Over the years, I’ve heard numerous coaches say some version of “If you want to dribble like Pelé, you need to practice more on your own.” Ronaldinho and Neymar find their way into that sentence as well. Coaches and players in the US have been fascinated by Brazilians’ ability to manipulate the ball for decades now. Brazilian soccer is synonymous with creativity and daring, or ginga. And yet, although Brazil is served up at the ultimate example of soccer, it’s rare for a US coach to travel to South America. My own club colleagues make regular visits to England, Spain and Holland for coaching education, but Brazil never comes up.

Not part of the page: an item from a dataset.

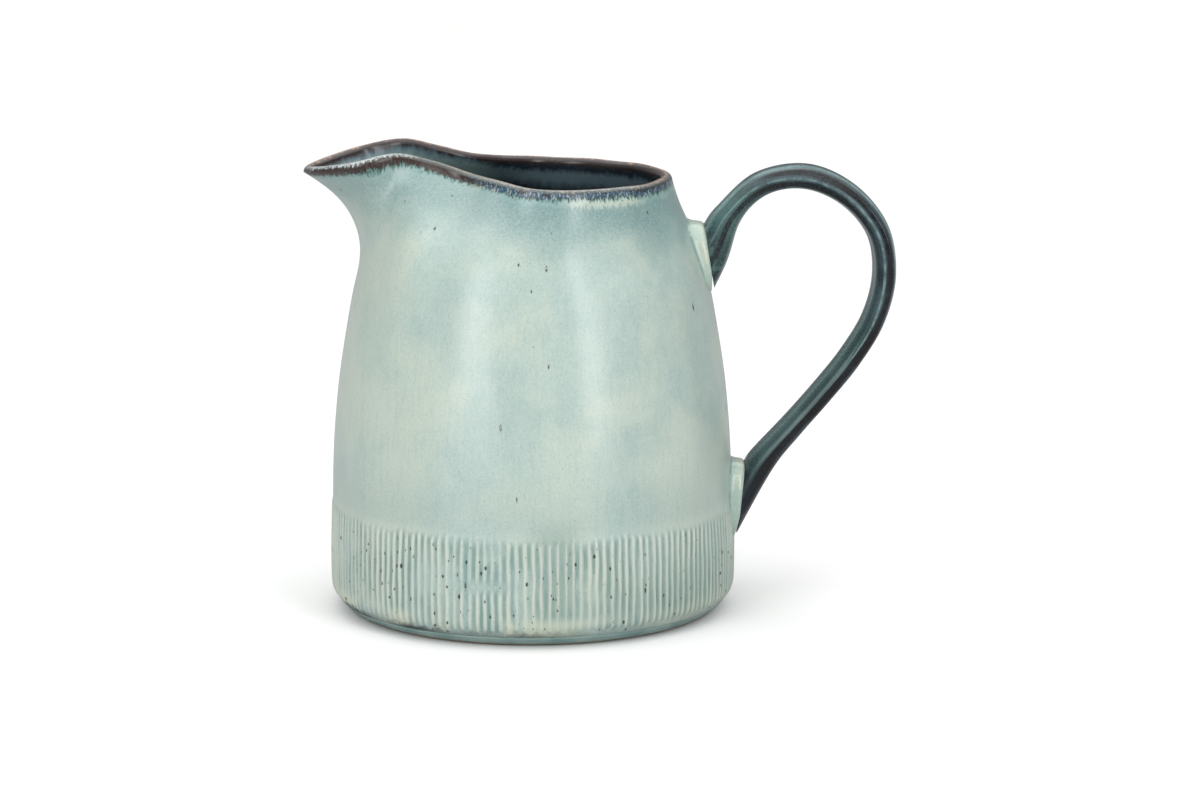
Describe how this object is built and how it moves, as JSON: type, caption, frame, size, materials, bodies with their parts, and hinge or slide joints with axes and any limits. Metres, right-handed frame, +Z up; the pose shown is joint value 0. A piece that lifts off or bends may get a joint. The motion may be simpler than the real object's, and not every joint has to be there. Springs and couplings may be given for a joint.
{
  "type": "ceramic pitcher",
  "caption": "Glazed stoneware pitcher: round body with a ribbed foot band, a pulled pouring lip with a pinched throat, and an ear-shaped strap handle luted on to clay pads.",
  "frame": {"origin": "middle of the flat underside, on the axis of the round body", "axes": "+Z up along the body's axis, -X towards the pouring lip, +X towards the handle, XZ the plane of symmetry"},
  "size_m": [0.2048, 0.14, 0.161],
  "materials": {
    "body_glaze": "glossy reactive celadon glaze, breaking to brown at the lip",
    "bare_clay": "matt unglazed stoneware underneath, thin grey glaze on its edge and deep teal on the floor inside",
    "pad_glaze": "glossy pale cream-green glaze",
    "handle_glaze": "glossy deep teal and iron-black glaze, breaking to pale green on its ridges"
  },
  "bodies": {
    "root": {"jug_body": "body_glaze", "base_disc": "bare_clay", "upper_handle_pad": "pad_glaze", "lower_handle_pad": "pad_glaze", "handle": "handle_glaze"}
  },
  "joints": []
}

Due to this lack of familiarity with the southern hemisphere, one of the great segredos of Brazilian soccer has mostly stayed just that: a secret. At the heart of many of Brazil’s most renowned professional clubs like Santos, Corinthians, Vasco de Gama, Flamengo and Palmeiras, are youth futsal programs meant to develop and nurture future soccer stars. Until u11, players in these clubs don’t set foot on a soccer field. It’s all futsal. Currently in the US there are a few youth clubs sprinkling in weekly futsal training to supplement the soccer curriculum. At some point, clubs will follow the Brazilian model and implement futsal exclusively at the younger ages. Ballistic United may be one of the first.
This year, one of our u8 academy’s two weekly trainings is futsal. The kids love it and the parents have noted how quickly their skills are developing. Next year’s u8 group may train only at futsal in the Spring. A bag of balls, a well lit gym, and a group of 7-year-olds… let the ginga begin.